Incroyable: Le Mali en avance sur le Sénégal : Plus de quinze ans de retard à rattraper

Médecins, professeurs, travailleurs d’Ong s’accordent tous à dire que la médecine rurale se porte mal au Sénégal, avec une efficacité limitée. La cause principale en est la pénurie de médecins généralistes de première ligne.

Dominique Desplats, médecin de campagne français et chargé de projet pour l’Ong Santé Sud, constate : «D’après l’Oms, il faudrait un médecin pour 10 mille habitants. Si on divise la population du Sénégal par le nombre de médecins, cela fait 1 médecin pour 19 mille habitants. C’est trop peu, et pourtant ça ne reflète pas la réalité qui est encore plus grave, car il y a une concentration de médecins à Dakar.

Dans les départements, il y a un médecin pour 25 mille, pour 50 mille, parfois même pour 100 mille habitants.» «Alors ce sont les infirmiers qui font les médecins alors qu’ils ne sont pas formés pour ça, les personnels d’entretiens qui font les infirmiers et assurent les activités paramédicales, et l’entretien, personne ne le fait, l’hygiène laisse à désirer. Il faut remettre chacun à sa place en amenant des généralistes», poursuit-il.

Sous la présidence du professeur Abdou Salam Sall, recteur de l’Ucad, des enseignants, des étudiants, des autorités administratives et politiques étaient rassemblés mercredi dernier à l’université, afin de réfléchir aux moyens de résoudre ce problème, et tenter de convaincre les futurs diplômés d’embrasser la carrière de médecins de proximité. Cet effort a été fait au Mali il y a presque vingt ans, et il a été couronné de succès. Pourtant, ce n’était pas gagné d’avance. Le Dr Seydou Coulibaly, un des pionniers du projet, régale les étudiants amusés d’anecdotes sur ses débuts, lorsque les populations imprégnées du stéréotype du «médecin pour la brousse et de l’infirmier pour les villages», ne comprenaient pas comment un docteur pouvait avoir l’idée saugrenue de s’installer en brousse, et le suspectaient donc de n’être pas un vrai médecin ou d’avoir quelque chose à se reprocher, ce qui aurait entraîné sa fuite de Bamako !

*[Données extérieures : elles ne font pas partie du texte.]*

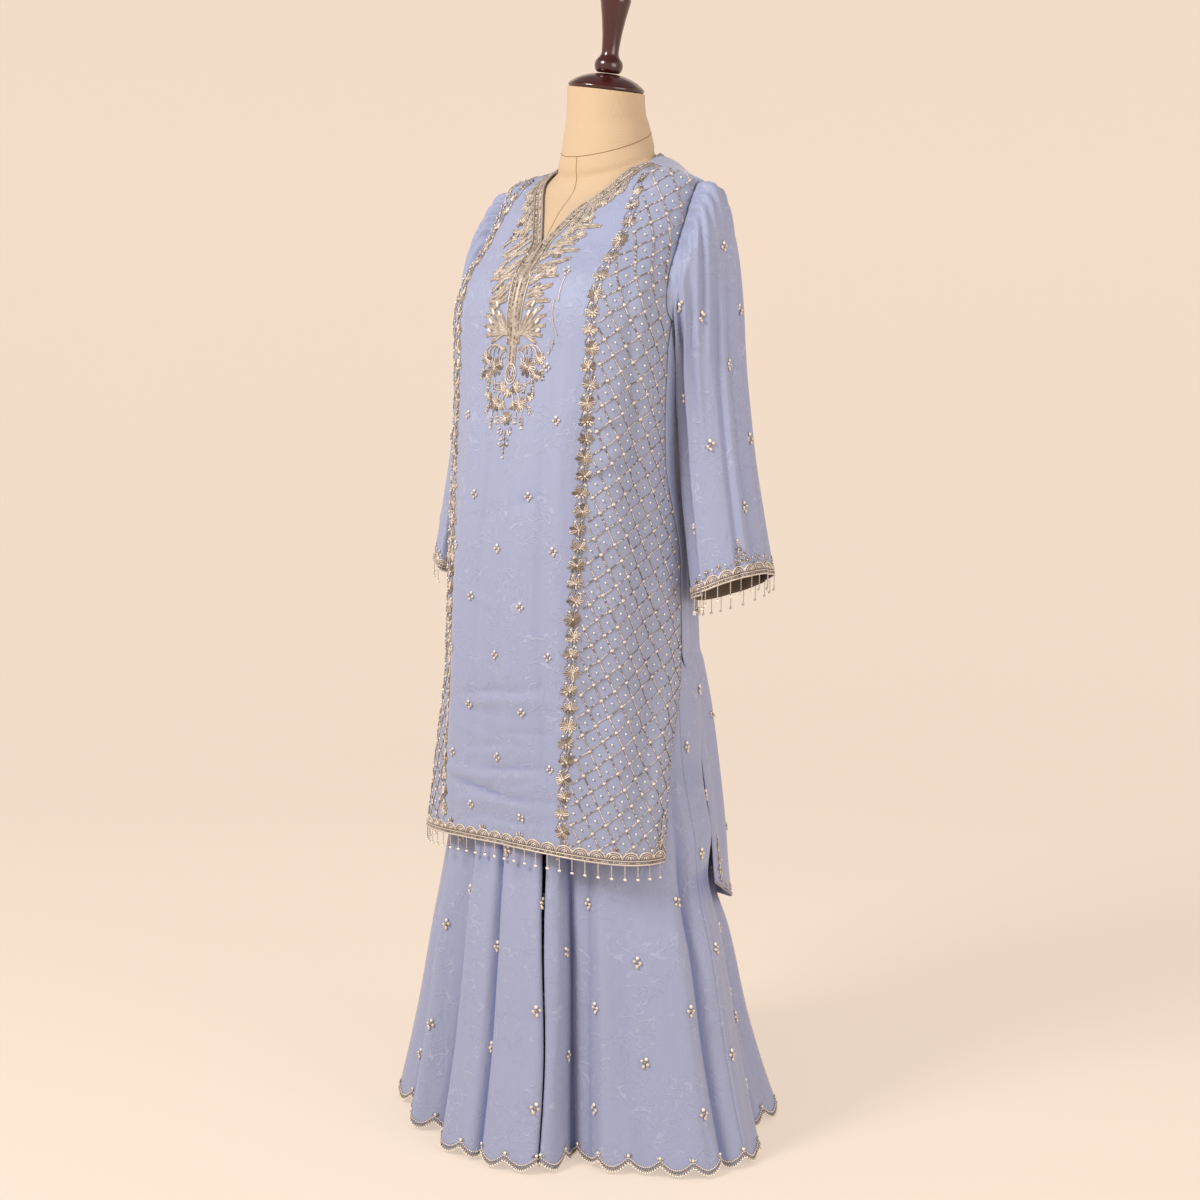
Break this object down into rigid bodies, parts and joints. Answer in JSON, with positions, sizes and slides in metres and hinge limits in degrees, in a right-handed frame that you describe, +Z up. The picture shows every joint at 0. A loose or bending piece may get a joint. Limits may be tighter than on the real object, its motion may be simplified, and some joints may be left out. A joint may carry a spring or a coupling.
{
  "type": "sharara suit on dress form",
  "caption": "Beaded V-neck kurta with flared sleeves over wide scalloped sharara trousers, hung on a limbless linen dress form.",
  "frame": {"origin": "centre of the stand's base, on the floor", "axes": "+Z up; the suit faces -Y and its left side is +X"},
  "size_m": [0.6146, 0.5064, 1.6719],
  "materials": {
    "blue_crepe": "powder blue crepe, matt, finely crinkled",
    "antique_beadwork": "antique silver-gold beads and cord on cloth",
    "linen": "natural plain-weave linen",
    "mahogany": "dark, high gloss",
    "stand_steel": "dark satin"
  },
  "bodies": {
    "root": {"kurta_front_centre": "blue_crepe", "kurta_front_side_left": "blue_crepe", "kurta_front_side_right": "blue_crepe", "kurta_back": "blue_crepe", "sleeve_left": "blue_crepe", "sleeve_right": "blue_crepe", "sharara_left_front": "blue_crepe", "sharara_left_back": "blue_crepe", "sharara_right_front": "blue_crepe", "sharara_right_back": "blue_crepe", "sharara_waistband": "blue_crepe", "floral_border_left": "antique_beadwork", "floral_border_right": "antique_beadwork", "neck_band_front": "antique_beadwork", "neck_band_back": "antique_beadwork", "hem_band_front": "antique_beadwork", "hem_band_back": "antique_beadwork", "hem_fringe_front": "antique_beadwork", "cuff_band_left": "antique_beadwork", "cuff_band_right": "antique_beadwork", "cuff_fringe_left": "antique_beadwork", "cuff_fringe_right": "antique_beadwork", "sharara_left_hem_edging": "antique_beadwork", "sharara_right_hem_edging": "antique_beadwork", "form_torso": "linen", "form_neck": "linen", "form_cap": "mahogany", "form_finial": "mahogany", "form_base": "stand_steel", "form_pole": "stand_steel"}
  },
  "joints": []
}
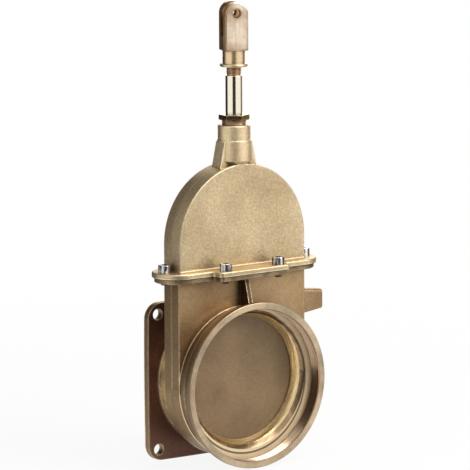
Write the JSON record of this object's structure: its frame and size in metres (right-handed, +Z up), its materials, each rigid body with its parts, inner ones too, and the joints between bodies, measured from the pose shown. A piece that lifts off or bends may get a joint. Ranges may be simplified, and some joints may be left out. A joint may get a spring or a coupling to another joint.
{
  "type": "piston valve",
  "caption": "Cast brass gate-type piston valve with a square bolting flange, a threaded round outlet and a sliding stem that ends in a fork.",
  "frame": {"origin": "centre of the square flange's rear face, on the axis of the outlet socket", "axes": "+Y out of the square flange's rear face, +Z up along the stem, +X to the right seen from the outlet"},
  "size_m": [0.2134, 0.0868, 0.4892],
  "materials": {
    "cast_brass": "blasted casting",
    "cast_brass_dark": "blasted casting",
    "turned_brass": "turned",
    "polished_brass": "polished",
    "machined_brass": "satin machined",
    "bright_steel": "bright zinc",
    "steel": "plain",
    "rubber": "matt",
    "gasket": "matt",
    "packing": "braided"
  },
  "bodies": {
    "valve_body": {"body_casting": "cast_brass_dark", "bonnet_casting": "cast_brass", "joint_gasket": "gasket", "port_seal_front": "rubber", "port_seal_rear": "rubber", "joint_screw_1": "bright_steel", "joint_screw_2": "bright_steel", "joint_screw_3": "bright_steel", "joint_screw_4": "bright_steel", "joint_screw_5": "bright_steel", "joint_screw_6": "bright_steel", "gland_nut": "turned_brass", "packing_ring_1": "packing", "packing_ring_2": "packing", "packing_ring_3": "packing"},
    "gate_and_stem": {"gate_plate": "cast_brass_dark", "stem_rod": "polished_brass", "stem_pin": "steel", "lock_ring": "turned_brass", "clevis": "machined_brass"}
  },
  "joints": [
    {"name": "gate_lift", "type": "slide", "parent": "valve_body", "child": "gate_and_stem", "axis": [0, 0, 1], "range_m": [0, 0.1475]}
  ]
}
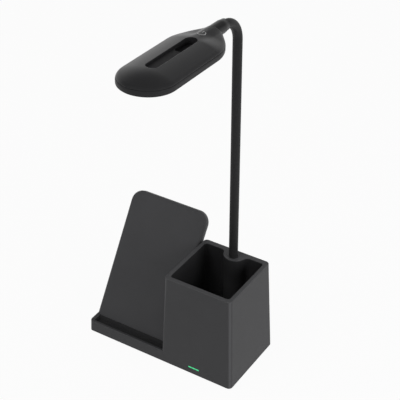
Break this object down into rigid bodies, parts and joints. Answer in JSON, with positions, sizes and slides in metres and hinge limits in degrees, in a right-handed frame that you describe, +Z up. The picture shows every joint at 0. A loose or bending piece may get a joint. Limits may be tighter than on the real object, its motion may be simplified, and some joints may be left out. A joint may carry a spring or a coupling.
{
  "type": "desk lamp with organizer base",
  "caption": "Gooseneck desk lamp with a slotted flat head on a base with a square pen cup and a leaning phone stand with a ledge.",
  "frame": {"origin": "middle of the anti-slip mat's underside, on the surface that the lamp stands on", "axes": "+Z up, +X to the right along the base's width, -Y is the front, where the head points"},
  "size_m": [0.164, 0.1802, 0.359],
  "materials": {
    "housing_plastic": "fine matt moulded charcoal",
    "inner_plastic": "matt moulded near-black",
    "soft_rubber": "soft matt silicone",
    "sleeve_silicone": "satin silicone sleeve",
    "core_steel": "wound spring steel",
    "collar_metal": "satin black paint",
    "zinc_steel": "zinc plated",
    "ballast_steel": "bare plate",
    "circuit_board": "green solder mask",
    "indicator_chips": "white board with green lights",
    "indicator_green": "clear bar, lit green",
    "coil_copper": "enamelled copper wire",
    "ferrite": "matt grey ferrite",
    "opal_diffuser": "opal, satin",
    "white_plastic": "white",
    "led_phosphor": "yellow phosphor"
  },
  "bodies": {
    "root": {"anti_slip_mat": "soft_rubber", "arm_end_fitting": "zinc_steel", "arm_lock_nut": "zinc_steel", "arm_lock_washer": "zinc_steel", "ballast_plate": "ballast_steel", "base_housing": "housing_plastic", "bottom_cover": "inner_plastic", "bottom_screws": "zinc_steel", "charging_coil": "coil_copper", "coil_board": "circuit_board", "cup_floor": "inner_plastic", "ferrite_sheet": "ferrite", "gooseneck_core_0": "core_steel", "gooseneck_sleeve_0": "sleeve_silicone", "indicator_led": "indicator_chips", "indicator_light_pipe": "indicator_green", "ledge_pad": "soft_rubber", "main_board": "circuit_board", "power_socket": "zinc_steel", "stand_back_cover": "housing_plastic", "stand_front_shell": "housing_plastic", "stand_screws": "zinc_steel"},
    "link_1": {"gooseneck_sleeve_1": "sleeve_silicone", "gooseneck_core_1": "core_steel"},
    "link_2": {"gooseneck_sleeve_2": "sleeve_silicone", "gooseneck_core_2": "core_steel"},
    "link_3": {"gooseneck_sleeve_3": "sleeve_silicone", "gooseneck_core_3": "core_steel"},
    "link_4": {"gooseneck_sleeve_4": "sleeve_silicone", "gooseneck_core_4": "core_steel"},
    "link_5": {"gooseneck_sleeve_5": "sleeve_silicone", "gooseneck_core_5": "core_steel"},
    "link_6": {"gooseneck_sleeve_6": "sleeve_silicone", "gooseneck_core_6": "core_steel"},
    "link_7": {"gooseneck_sleeve_7": "sleeve_silicone", "gooseneck_core_7": "core_steel"},
    "head": {"gooseneck_sleeve_8": "sleeve_silicone", "gooseneck_core_8": "core_steel", "head_collar": "collar_metal", "head_top_shell": "housing_plastic", "head_lower_housing": "housing_plastic", "head_screws": "zinc_steel", "slot_floor": "inner_plastic", "light_diffuser": "opal_diffuser", "light_reflector": "white_plastic", "led_board": "circuit_board", "led_chips": "led_phosphor", "touch_sensor": "circuit_board"}
  },
  "joints": [
    {"name": "neck_bend_1", "type": "hinge", "parent": "root", "child": "link_1", "pos_m": [0.044, 0.0264, 0.125], "axis": [1, 0, 0], "range_deg": [-20, 20]},
    {"name": "neck_bend_2", "type": "hinge", "parent": "link_1", "child": "link_2", "pos_m": [0.044, 0.0264, 0.155], "axis": [0, 1, 0], "range_deg": [-15, 15]},
    {"name": "neck_bend_3", "type": "hinge", "parent": "link_2", "child": "link_3", "pos_m": [0.044, 0.0264, 0.185], "axis": [1, 0, 0], "range_deg": [-20, 20]},
    {"name": "neck_bend_4", "type": "hinge", "parent": "link_3", "child": "link_4", "pos_m": [0.044, 0.0264, 0.215], "axis": [0, 1, 0], "range_deg": [-15, 15]},
    {"name": "neck_bend_5", "type": "hinge", "parent": "link_4", "child": "link_5", "pos_m": [0.044, 0.0264, 0.245], "axis": [1, 0, 0], "range_deg": [-20, 20]},
    {"name": "neck_bend_6", "type": "hinge", "parent": "link_5", "child": "link_6", "pos_m": [0.044, 0.0264, 0.275], "axis": [0, 1, 0], "range_deg": [-15, 15]},
    {"name": "neck_bend_7", "type": "hinge", "parent": "link_6", "child": "link_7", "pos_m": [0.044, 0.0264, 0.305], "axis": [1, 0, 0], "range_deg": [-20, 20]},
    {"name": "neck_bend_8", "type": "hinge", "parent": "link_7", "child": "head", "pos_m": [0.044, 0.01996, 0.34266], "axis": [1, 0, 0], "range_deg": [-20, 20]}
  ]
}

«Mais aujourd’hui, explique-t-il, c’est différent, car maintenant l’association malienne des médecins de campagne compte 112 inscrits, dont 98 œuvrent effectivement en brousse.» Le professeur Lamine Guèye confirme qu’«il y a eu une évolution des mentalités. Maintenant, chaque communauté rurale malienne demande son médecin. Il faut voir la même évolution se produire au Sénégal».

L’obstacle qui aurait pu faire échouer le projet est la pauvreté chronique des familles rurales. Mais les médecins de campagne maliens disent ne pas avoir rencontré trop de problèmes à ce sujet, car les communautés se sont organisées et ont créé des mutuelles, afin que chaque malade puisse être soigné. Bien sûr, encore plus que dans les grandes villes, le médecin est tenu de pratiquer les meilleurs tarifs et de veiller à ce que les ordonnances restent raisonnables. Cela est rigoureusement indiqué dans la charte des médecins de campagne, qui régie leurs obligations.

Etant souvent seul pour plusieurs dizaines de milliers de patients, le médecin de campagne a d’autres contraintes particulières : «Il doit être disponible 24 heures sur 24, 7 jours sur 7, les 12 mois de l’année», raconte Dr Karamoto Ndiaga, qui exerce dans le milieu rural depuis qu’il a obtenu son diplôme, il y a plus de quinze ans. Il va à domicile, de village en village, assure le suivi des malades chroniques, assiste les vieux… c’est ce qui le différencie d’un médecin de ville.

Cette réussite des médecins de campagne maliens, (y compris financière car les médecins de proximité gagnent en moyenne trois fois plus que les médecins du service public), est encourageante pour le Sénégal, invité à suivre l’exemple de son voisin. Certains projets sont déjà en cours de réalisation dans le Baol, avec le lancement d’une étude de faisabilité qui précède sans doute l’installation d’un médecin de campagne à Diourbel. Le projet malien a été lancé dans un contexte particulier. Pour le docteur Seydou Coulibaly, le Mali devait faire face en 1989 à une surproduction de médecins par l’université de Bamako.

Or, aujourd’hui, c’est le même cas qui prévaut au Sénégal : 287 étudiants sont sur le point de recevoir leurs diplômes dans quelques mois. Et pour Dominique Desplats, il est clair que l’Etat sénégalais n’aura pas la possibilité d’embaucher ces 287 étudiants. Ceux-ci, ou du moins une partie d’entre eux, sont donc encouragés à envisager de mener une carrière de médecins de campagne.